§ Exercise task
The data below holds a line containing "whole = FreeCAD.BoundBox()" and a line containing "zip(*points))), Vector(map(max, zip(*points)))"; please quote exactly those two lines and every line between them, and nothing else.
Start Given records
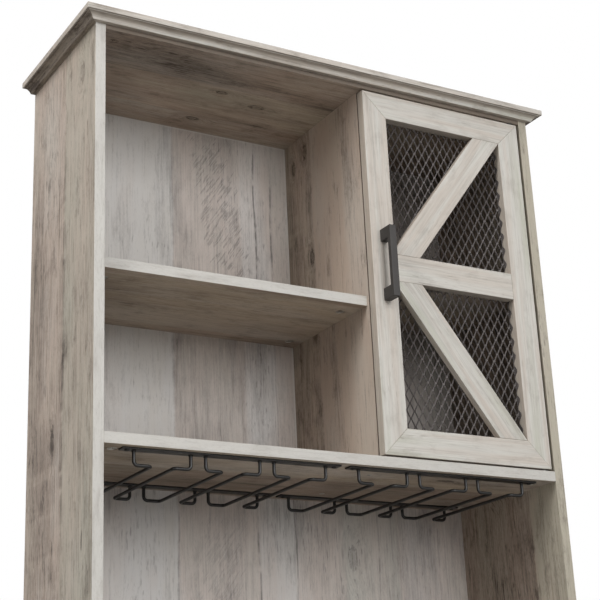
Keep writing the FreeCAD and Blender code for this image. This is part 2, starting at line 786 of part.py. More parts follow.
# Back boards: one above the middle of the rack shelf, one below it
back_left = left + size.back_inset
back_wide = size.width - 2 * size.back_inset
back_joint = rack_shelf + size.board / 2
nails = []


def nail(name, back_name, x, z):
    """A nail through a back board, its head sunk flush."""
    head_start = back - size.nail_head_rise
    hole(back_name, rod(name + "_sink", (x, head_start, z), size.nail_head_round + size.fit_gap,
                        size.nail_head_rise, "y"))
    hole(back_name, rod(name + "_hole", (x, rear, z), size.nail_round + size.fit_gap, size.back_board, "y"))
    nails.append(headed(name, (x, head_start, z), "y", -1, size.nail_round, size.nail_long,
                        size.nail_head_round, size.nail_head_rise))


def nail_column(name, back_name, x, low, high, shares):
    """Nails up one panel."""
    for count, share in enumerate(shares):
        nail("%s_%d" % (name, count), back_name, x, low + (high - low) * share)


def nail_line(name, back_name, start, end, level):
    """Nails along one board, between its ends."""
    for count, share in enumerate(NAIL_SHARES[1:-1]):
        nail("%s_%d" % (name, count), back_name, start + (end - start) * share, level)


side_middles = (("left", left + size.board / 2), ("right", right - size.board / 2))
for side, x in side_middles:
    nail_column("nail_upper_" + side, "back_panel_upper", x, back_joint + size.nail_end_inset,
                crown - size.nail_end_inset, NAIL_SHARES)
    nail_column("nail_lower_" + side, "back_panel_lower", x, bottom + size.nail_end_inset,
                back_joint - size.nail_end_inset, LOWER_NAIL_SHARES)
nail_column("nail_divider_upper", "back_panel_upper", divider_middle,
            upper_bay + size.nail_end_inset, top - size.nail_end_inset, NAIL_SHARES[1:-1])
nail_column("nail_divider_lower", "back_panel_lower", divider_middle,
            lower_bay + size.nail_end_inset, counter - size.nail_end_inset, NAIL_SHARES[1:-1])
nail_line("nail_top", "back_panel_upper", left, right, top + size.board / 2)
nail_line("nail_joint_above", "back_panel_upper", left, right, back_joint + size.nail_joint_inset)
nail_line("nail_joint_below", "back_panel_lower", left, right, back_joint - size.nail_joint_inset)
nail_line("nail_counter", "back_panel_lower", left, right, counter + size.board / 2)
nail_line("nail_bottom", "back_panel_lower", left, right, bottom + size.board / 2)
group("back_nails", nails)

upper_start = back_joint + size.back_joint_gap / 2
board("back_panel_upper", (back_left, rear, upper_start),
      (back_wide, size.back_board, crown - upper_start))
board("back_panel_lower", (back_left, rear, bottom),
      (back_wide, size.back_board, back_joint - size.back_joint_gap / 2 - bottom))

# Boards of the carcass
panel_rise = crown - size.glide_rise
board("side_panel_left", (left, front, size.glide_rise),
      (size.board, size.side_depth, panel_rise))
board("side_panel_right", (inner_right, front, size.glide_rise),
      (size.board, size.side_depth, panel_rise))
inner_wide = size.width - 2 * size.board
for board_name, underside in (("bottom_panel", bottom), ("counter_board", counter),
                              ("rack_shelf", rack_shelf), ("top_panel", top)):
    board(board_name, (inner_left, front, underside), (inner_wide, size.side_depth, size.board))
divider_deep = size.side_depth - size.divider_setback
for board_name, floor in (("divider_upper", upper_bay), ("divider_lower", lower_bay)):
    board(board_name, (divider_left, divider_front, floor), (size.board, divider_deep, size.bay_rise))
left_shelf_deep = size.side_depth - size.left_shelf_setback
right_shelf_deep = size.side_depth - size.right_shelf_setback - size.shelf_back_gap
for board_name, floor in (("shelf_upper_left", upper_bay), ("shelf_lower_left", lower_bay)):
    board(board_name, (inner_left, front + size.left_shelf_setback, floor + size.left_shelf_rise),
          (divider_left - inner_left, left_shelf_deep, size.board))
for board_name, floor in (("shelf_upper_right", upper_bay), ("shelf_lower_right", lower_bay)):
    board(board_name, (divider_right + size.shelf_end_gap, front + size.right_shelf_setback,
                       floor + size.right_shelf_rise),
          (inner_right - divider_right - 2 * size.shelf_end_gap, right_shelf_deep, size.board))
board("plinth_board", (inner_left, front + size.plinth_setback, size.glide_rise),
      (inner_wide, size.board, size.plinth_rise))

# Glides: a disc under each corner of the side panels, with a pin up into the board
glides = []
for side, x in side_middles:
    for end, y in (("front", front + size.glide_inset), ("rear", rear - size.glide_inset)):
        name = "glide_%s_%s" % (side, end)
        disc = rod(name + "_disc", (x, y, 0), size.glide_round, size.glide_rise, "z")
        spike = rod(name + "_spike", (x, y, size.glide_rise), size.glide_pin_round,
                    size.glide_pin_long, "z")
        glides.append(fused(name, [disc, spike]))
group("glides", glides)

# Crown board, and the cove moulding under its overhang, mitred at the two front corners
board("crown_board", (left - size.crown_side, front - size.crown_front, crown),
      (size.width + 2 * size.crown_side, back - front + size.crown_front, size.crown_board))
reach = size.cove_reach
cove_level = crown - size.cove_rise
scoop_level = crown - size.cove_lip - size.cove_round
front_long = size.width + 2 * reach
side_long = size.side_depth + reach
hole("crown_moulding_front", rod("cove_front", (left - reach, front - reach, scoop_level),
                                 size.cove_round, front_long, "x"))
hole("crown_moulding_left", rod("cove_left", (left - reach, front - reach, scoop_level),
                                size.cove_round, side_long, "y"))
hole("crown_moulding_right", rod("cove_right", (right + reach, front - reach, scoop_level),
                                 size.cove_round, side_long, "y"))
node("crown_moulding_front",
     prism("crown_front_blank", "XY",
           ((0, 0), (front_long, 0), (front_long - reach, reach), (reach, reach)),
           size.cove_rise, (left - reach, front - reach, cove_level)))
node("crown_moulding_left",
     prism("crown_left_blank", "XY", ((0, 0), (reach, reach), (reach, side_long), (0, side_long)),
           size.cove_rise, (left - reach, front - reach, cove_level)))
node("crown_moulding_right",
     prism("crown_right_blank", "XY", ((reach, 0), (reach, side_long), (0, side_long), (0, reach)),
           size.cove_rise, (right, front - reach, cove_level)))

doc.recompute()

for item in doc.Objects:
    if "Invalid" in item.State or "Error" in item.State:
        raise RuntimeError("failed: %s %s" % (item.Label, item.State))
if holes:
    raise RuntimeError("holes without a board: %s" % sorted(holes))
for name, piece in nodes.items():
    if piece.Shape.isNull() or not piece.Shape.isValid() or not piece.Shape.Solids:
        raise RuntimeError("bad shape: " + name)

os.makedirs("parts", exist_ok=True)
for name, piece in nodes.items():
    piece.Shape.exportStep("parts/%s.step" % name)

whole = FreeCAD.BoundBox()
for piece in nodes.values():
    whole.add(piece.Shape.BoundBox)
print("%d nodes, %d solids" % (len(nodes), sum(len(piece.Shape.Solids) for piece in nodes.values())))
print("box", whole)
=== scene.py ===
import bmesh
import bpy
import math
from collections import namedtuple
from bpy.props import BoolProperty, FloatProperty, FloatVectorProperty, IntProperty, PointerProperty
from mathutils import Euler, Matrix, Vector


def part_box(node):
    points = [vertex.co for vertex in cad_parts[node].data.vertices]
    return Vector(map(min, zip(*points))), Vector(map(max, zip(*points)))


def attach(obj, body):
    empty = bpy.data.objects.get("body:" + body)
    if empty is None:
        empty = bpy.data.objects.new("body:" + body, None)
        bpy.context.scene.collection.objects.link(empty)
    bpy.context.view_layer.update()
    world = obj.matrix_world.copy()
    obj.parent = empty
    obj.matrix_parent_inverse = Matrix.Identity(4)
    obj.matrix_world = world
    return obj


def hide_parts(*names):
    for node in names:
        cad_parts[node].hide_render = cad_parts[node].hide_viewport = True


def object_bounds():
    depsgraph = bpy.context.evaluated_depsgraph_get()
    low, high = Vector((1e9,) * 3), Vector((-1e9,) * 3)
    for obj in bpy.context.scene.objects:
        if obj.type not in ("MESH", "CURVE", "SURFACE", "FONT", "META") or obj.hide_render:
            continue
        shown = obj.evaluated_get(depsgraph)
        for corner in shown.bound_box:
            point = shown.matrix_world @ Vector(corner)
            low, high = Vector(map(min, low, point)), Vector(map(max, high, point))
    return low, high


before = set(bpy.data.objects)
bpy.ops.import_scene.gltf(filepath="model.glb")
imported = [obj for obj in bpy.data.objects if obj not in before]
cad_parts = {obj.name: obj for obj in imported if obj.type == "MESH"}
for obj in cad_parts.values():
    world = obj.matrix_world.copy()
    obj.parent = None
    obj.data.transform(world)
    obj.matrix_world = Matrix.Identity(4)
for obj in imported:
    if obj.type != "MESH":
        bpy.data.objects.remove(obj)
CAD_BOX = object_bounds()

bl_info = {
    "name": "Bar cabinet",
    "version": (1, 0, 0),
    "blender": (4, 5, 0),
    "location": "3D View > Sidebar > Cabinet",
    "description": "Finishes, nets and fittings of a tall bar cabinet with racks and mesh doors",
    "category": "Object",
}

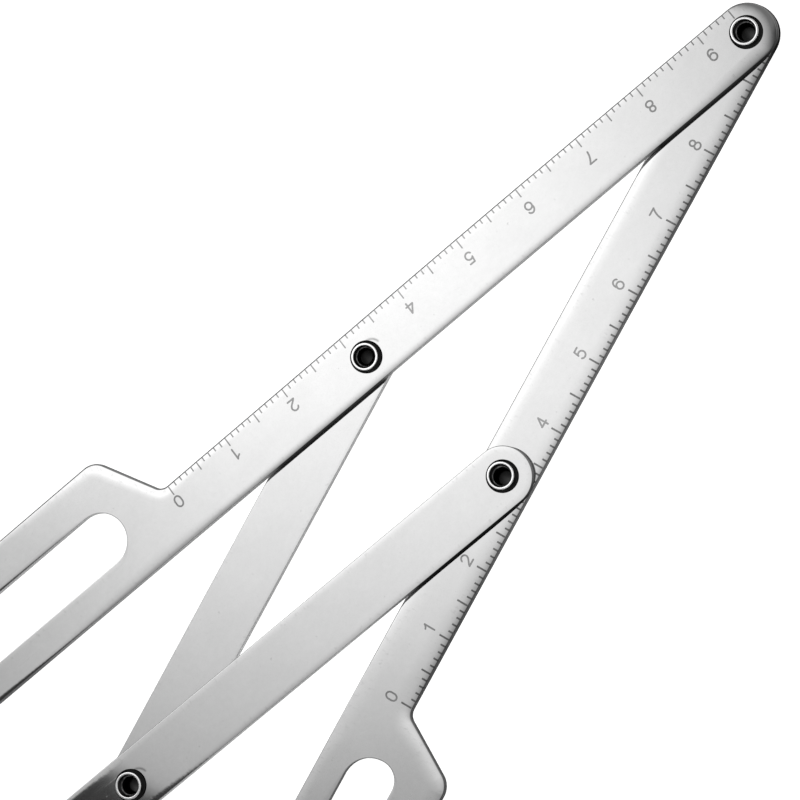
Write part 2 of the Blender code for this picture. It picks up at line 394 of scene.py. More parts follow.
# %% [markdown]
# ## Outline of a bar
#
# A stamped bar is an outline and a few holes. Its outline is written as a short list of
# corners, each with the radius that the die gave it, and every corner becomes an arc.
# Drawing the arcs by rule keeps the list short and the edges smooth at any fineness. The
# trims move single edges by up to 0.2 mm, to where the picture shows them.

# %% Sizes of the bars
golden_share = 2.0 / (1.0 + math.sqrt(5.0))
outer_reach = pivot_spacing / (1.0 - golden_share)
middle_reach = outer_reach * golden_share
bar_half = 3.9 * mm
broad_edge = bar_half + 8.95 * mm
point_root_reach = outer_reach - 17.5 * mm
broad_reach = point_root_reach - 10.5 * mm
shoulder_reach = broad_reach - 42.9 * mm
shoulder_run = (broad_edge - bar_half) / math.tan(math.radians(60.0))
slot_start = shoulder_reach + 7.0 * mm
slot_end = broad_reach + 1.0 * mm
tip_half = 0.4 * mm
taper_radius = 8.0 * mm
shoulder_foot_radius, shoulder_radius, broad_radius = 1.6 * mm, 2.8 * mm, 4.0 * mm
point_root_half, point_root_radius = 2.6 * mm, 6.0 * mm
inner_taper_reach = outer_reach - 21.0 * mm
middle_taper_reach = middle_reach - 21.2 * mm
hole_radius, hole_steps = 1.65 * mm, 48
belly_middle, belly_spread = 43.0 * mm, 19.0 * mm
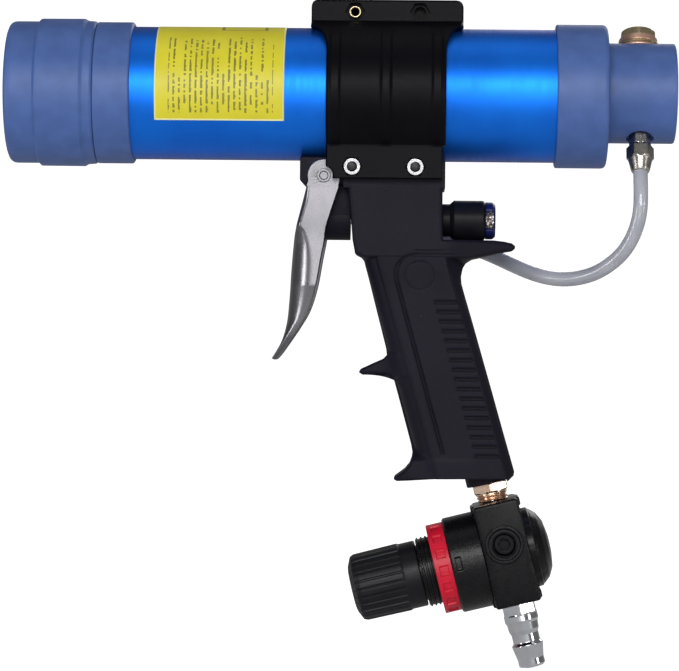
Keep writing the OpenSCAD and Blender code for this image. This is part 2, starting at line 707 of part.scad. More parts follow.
End Given records
§ Result below
whole = FreeCAD.BoundBox()
for piece in nodes.values():
    whole.add(piece.Shape.BoundBox)
print("%d nodes, %d solids" % (len(nodes), sum(len(piece.Shape.Solids) for piece in nodes.values())))
print("box", whole)
=== scene.py ===
import bmesh
import bpy
import math
from collections import namedtuple
from bpy.props import BoolProperty, FloatProperty, FloatVectorProperty, IntProperty, PointerProperty
from mathutils import Euler, Matrix, Vector


def part_box(node):
    points = [vertex.co for vertex in cad_parts[node].data.vertices]
    return Vector(map(min, zip(*points))), Vector(map(max, zip(*points)))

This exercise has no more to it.